Accuracy in Media

In less than a week’s time, Iowa caucus-goers have the opportunity to vote for a Democratic Party primary candidate of their choosing to officially begin the 2020 primary calendar. The state’s flagship newspaper, the Des Moines Register, announced that it endorsed Sen. Elizabeth Warren (D-Mass.) as its preferred presidential candidate aiming to unseat incumbent President Donald Trump this fall.

The editorial board’s endorsement headline read, “Endorsement: Elizabeth Warren will push an unequal America in the right direction,” but the endorsement missed an important piece of information: Warren has trouble keeping her stories straight, if not being dishonest to both the media and potential voters.

The endorsement praised Warren’s history as a registered Republican, her role in creating the Consumer Finance Protection Bureau, her enthusiasm for single-payer health insurance and climate change.

Nowhere in the endorsement did it mention Warren’s troubles with telling the truth.

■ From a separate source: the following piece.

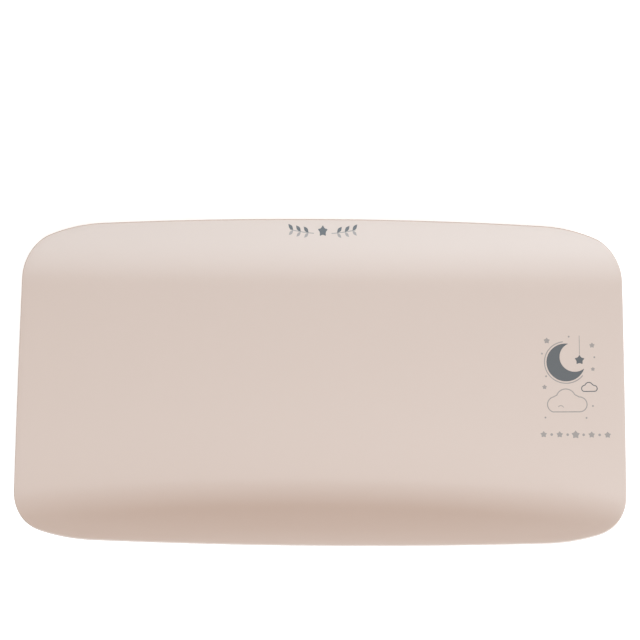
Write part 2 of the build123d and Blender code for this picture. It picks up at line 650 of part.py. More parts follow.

For example, Warren once claimed that she was a Native American descendant, despite never being registered with a tribe. She subsequently published the results of her DNA test, which proved that she was less Native American than she had claimed. The DNA test was a public relations disaster, forcing Warren to apologize to Native American tribes for assuming that a DNA test would admit her into a tribe. This does not cover her self-identification as a minority while working as a professor at the University of Pennsylvania and at Harvard University.

Other examples of Warren’s dishonesty range from her story that her father was a janitor — an account disputed by a family member — and that she claimed she was fired for being pregnant — an older interview demonstrated that she chose not to work in that job anymore.

But the Des Moines Register said that each of the Democratic Party candidates would “treat truth as something that matters.”

Also, the Des Moines Register glanced over Warren’s enthusiasm for immediately enacting single-payer insurance and said, “While the board has long supported single-payer health insurance, it believes a gradual transition is the more realistic approach.”

The newspaper also failed to mention how the CFPB’s structure was considered unconstitutional by some due to its lack of oversight by Congress and the president, where the CFPB director could be insulated from accountability from the public.